Medigap Policy or Medicare SupplementaI Insurance:
Medicare Parts A and B offer basic health coverage, and Medicare Supplemental Insurance fills in the gaps. For example, if you want to receive medical care at a facility that doesn't accept Medicare, a Medigap Policy will help you. Private companies offer 12 different plans at various price points based on included services. Medicare approves and standardizes all selections. Medicare Advantage or Medicare Part C is a privately-run alternative to Medicare (Parts A and B). Your Medicare dollars cover Medicare Advantage, but you still have a monthly premium. Cost varies by plan. Instead of purchasing a Medicare Supplemental Insurance policy, you may choose Medicare Advantage to cover what Medicare doesn't include in its plan offerings.
Medicare Advantage offers the same healthcare services as Medicare, plus other benefits. Most plans also include prescription drug coverage. There are two plan choices:
Health Maintenance Organizations (HMO)
Preferred Provider Organizations (PPO)
In an HMO or PPO Medicare Advantage plan, the patient may access health services, such as doctor visits, inpatient, and outpatient care, within a network of approved doctors and hospitals. The primary care physician in the HMO network must approve specialty visits, while PPO members don't need prior approval. However, both plans may not cover visits outside of the system.
When it comes time to choose your Medicare health plan, you can decide how you'd like to receive your Medicare coverage. It's also important to remember that you can make changes during certain times of the year. The following Medicare guidelines can help you make the best decision for your health.

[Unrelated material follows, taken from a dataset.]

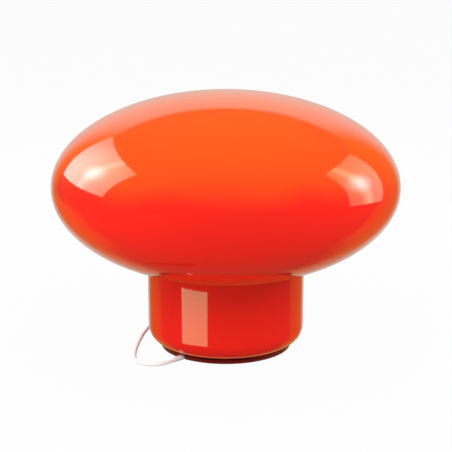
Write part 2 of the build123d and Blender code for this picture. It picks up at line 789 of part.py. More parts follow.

Choose between Original Medicare (Parts A and B) or Medicare Advantage (Part C):
While both choices cover essential health care, Medicare Advantage is more comprehensive. Depending on the tier, it could include prescription drug coverage, vision and dental services, and lower copays and deductibles. While out-of-pocket costs may be lower with Medicare Advantage, the initial premiums may be higher.
Decide if you want prescription drug coverage:
If you choose Original Medicare, investing in supplemental prescription drug insurance may be smart. For those selecting a Medicare Advantage plan, most plans cover prescriptions.
Determine if you want supplemental coverage: Original Medicare covers basic health services. If you need to manage chronic illnesses, serious medical concerns, or nursing care, the out-of-pocket costs could become unmanageable.
Take cost into consideration: Choosing which plan is right for you has a lot to do with your finances and health. What monthly premium can you afford? How healthy are you? Would you rather pay a higher premium but have fewer out-of-pocket costs? When you answer these questions, making a decision becomes easier.
Consider choice and lifestyle: Medicare Advantage plans generally operate in specific regions, and you have to choose from approved network providers. If you spend time in different areas throughout the year, you may want Original Medicare plus Medigap coverage. You can go to any hospital that accepts Medicare.
Figuring out what Medicare health plan that's right for you may take time and consideration. The specific benefits and costs vary by plan choice and income. When you begin to explore the world of Medicare, it's easy to become overwhelmed. But when you understand the difference between Original Medicare and Medicare Advantage, along with the benefits and drawbacks of each, you'll be able to make the best choice for you.